*JOB*:
The answer is a single number: how many lines hold the string "manifold".
— begin —
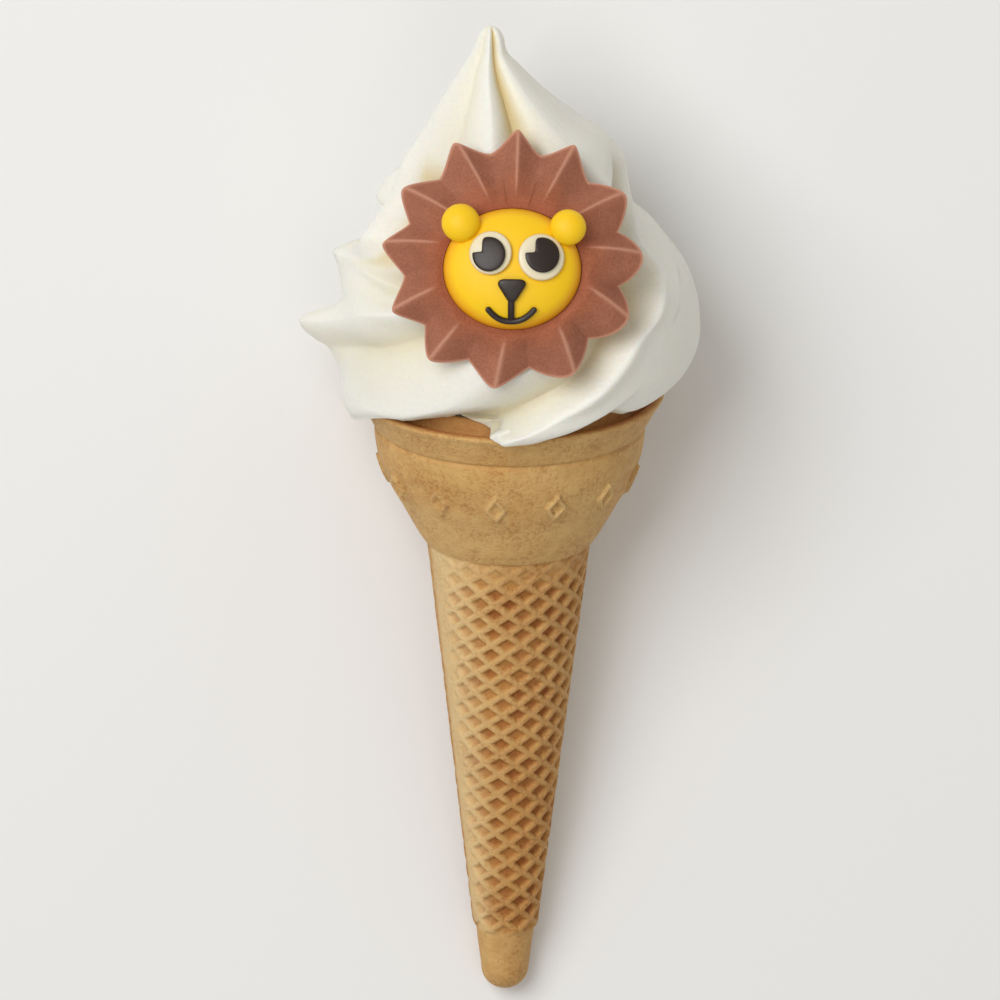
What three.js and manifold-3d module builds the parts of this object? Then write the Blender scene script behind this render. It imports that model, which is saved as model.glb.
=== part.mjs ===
// Soft serve ice cream in a moulded wafer cone, with a sugar animal face pressed
// into its front. It lies on its back, the face up and the peak toward +Y.
// Millimetres. Every piece is first worked out in the upright frame of the cone:
// its axis is +Z, the rim plane is z = 0, the shown side is -Y. A turn of zero
// degrees is the shown side and turns grow toward +X. The whole is then laid down.

import * as THREE from 'three';
import { mergeVertices } from 'three/addons/utils/BufferGeometryUtils.js';
import Module from 'manifold-3d';

const wasm = await Module();
wasm.setup();

const gap = 0.3; // clearance between neighbouring solids

// How it lies: the floor's distance behind the axis in the rim plane, and the
// lean of the axis, with the peak end higher. The last two centre the footprint.
const floorBehind = 30.4;
const lieLean = 12.4;
const tipClear = 0.3; // the wafer's tip over the floor, so the swirl's flat carries it
const centreX = 2.074;
const centreY = 24.548;

// Wafer cone
const rimRadius = 29.3;
const lipInnerRadius = 27.3;
const gutterRadius = 25.9;
const gutterDepth = 1;
const collarRadius = 24.8;
const collarTop = 2.2;
const wellRadius = 23.4;
const wellDepth = 12;
const bandFoot = -6.5;
const bandFootRadius = 25.9;
const cupZ = [-7.5, -9.5, -12.5, -15.6, -18.6, -21.6, -24.7, -27.7, -29.4];
const cupRadius = [25.7, 25.6, 25.1, 24.0, 22.7, 21.0, 19.3, 17.6, 16.5];
const shankTopRadius = 15.55;
const shankTopZ = -31;
const shankFootRadius = 6.25;
const shankFootZ = -109.2;
const tipTopRadius = 5.5;
const tipTopZ = -110.4;
const tipEndRadius = 4.6;
const tipEndZ = -122.6;
const roundSides = 40;

// Waffle pockets: two mould halves, each with diamonds on a diagonal lattice
const pocketHalfWidth = 2.95;
const pocketHalfHeight = 2.12;
const pocketDepth = 1.1;
const pocketFloor = 0.5;
const halfTurn = 24;
const halfSpan = 79;
const latticeTopZ = -32.6;
const latticeRows = 35;

// Raised hollow lozenges around the cup
const lozengeCount = 13;
const lozengeTurn = -6;
const lozengeZ = -16.2;
const lozengeHalfWidth = 2.2;
const lozengeHalfHeight = 3.5;
const lozengeStroke = 1.1;
const lozengeHeight = 0.7;

// Swirl: the turns of its six crests below the peak, how they wind downward
// together, and the twist that each of the first four adds
const peakZ = 72.4;
const peakLean = -4.2;
const leanFrom = 44;
const leanTo = 66;
const finTurns = [-85, 0, 60, 100, 165, 225];
const windZ = [-3.4, 0.6, 2.3, 7, 10.6, 15.2, 19.4, 22, 25.7, 27.7, 32.3, 38.6, 50, 75];
const windTurn = [104, 100, 93, 78, 70, 61, 52, 43, 34, 26, 20, 11, 0, 0];
const twistZ = [
  [8, 14, 20, 24, 28, 30, 33, 38, 44, 50, 56],
  [0, 8, 12.8, 19.6, 22.4, 24.2, 30, 40, 50, 60],
  [36, 40, 44, 48, 53],
  [8, 14, 20, 26, 32, 38, 44],
];
const twistTurn = [
  [0, 6, 14, 20, 26, 32, 32, 24, 15, 6, 0],
  [-38, -36, -25, -10, -3, 4, -3, -8, -10, -6],
  [-3, -1, 0, -8, -15],
  [0, -1, -5, -7, -6, -4, 0],
];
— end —
*FINISHED TASK*:
2